| Available data |
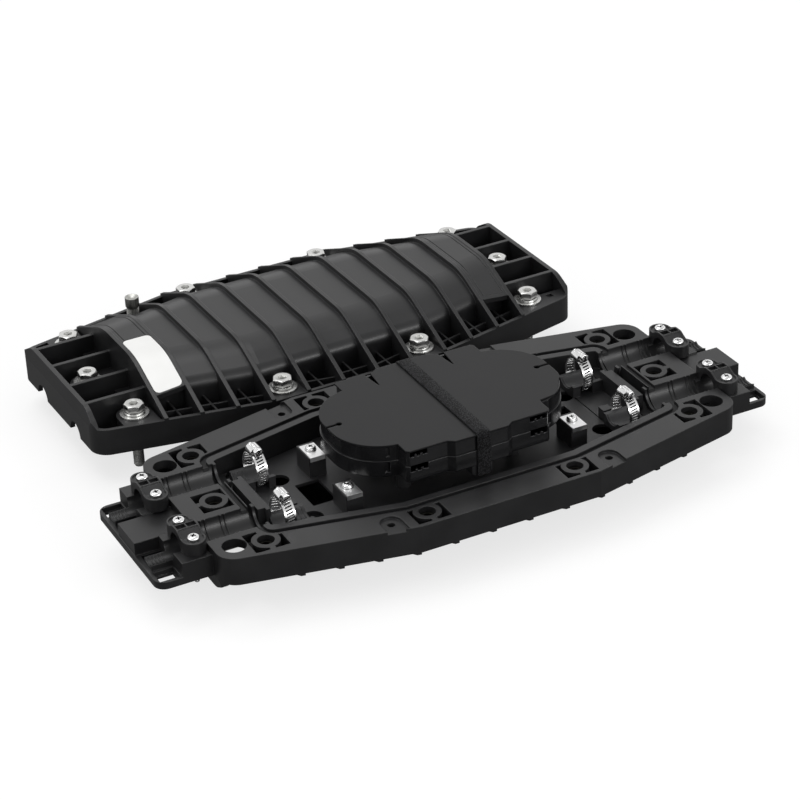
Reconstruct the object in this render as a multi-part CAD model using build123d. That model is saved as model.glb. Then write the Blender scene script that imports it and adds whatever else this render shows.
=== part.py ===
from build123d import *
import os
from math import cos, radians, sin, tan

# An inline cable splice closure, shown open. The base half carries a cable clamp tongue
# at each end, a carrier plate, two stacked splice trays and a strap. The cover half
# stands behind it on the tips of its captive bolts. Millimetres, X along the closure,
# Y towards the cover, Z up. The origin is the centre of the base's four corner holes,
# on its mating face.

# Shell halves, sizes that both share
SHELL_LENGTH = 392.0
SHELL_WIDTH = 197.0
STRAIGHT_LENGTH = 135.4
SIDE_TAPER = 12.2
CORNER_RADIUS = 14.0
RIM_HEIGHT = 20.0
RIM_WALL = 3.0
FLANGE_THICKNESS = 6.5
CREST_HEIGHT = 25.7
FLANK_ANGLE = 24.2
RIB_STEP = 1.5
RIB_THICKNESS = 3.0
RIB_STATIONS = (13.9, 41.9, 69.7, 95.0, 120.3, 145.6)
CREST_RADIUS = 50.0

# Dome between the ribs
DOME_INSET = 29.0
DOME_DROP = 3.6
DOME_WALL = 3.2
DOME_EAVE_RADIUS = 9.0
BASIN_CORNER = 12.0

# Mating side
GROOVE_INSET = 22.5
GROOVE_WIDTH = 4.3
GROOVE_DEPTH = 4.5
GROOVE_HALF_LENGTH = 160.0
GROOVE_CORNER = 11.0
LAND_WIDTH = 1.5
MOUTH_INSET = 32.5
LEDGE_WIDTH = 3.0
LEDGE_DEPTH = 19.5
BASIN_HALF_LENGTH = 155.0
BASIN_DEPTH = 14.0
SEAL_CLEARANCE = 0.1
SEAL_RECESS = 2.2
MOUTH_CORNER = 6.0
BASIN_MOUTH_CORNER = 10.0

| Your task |
Beginning at the first line above, repeat exactly until the line containing "from math import cos, radians, sin, tan", which is included.

| The reply |
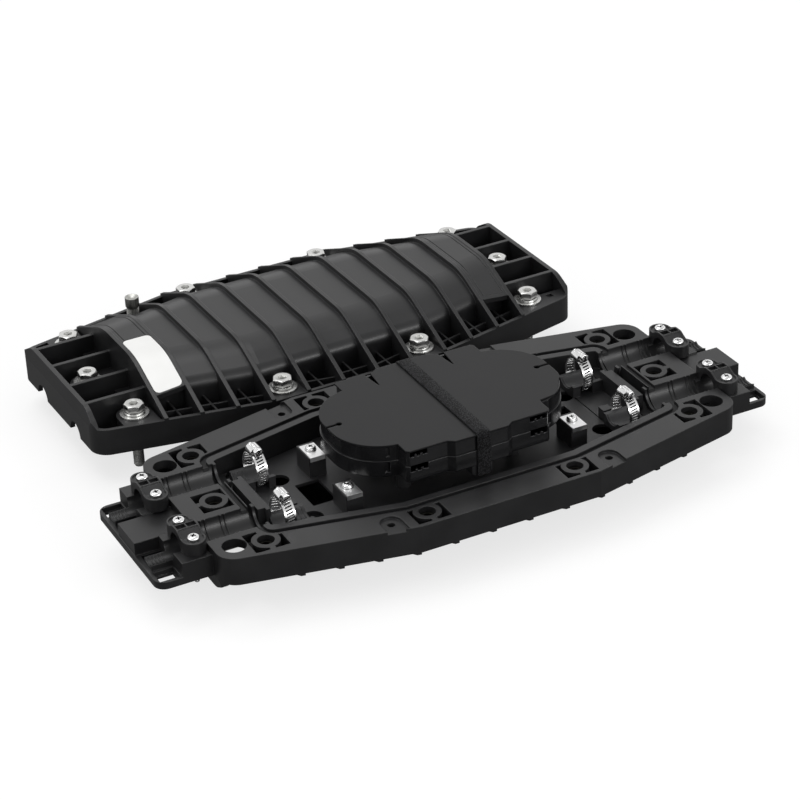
Reconstruct the object in this render as a multi-part CAD model using build123d. That model is saved as model.glb. Then write the Blender scene script that imports it and adds whatever else this render shows.
=== part.py ===
from build123d import *
import os
from math import cos, radians, sin, tan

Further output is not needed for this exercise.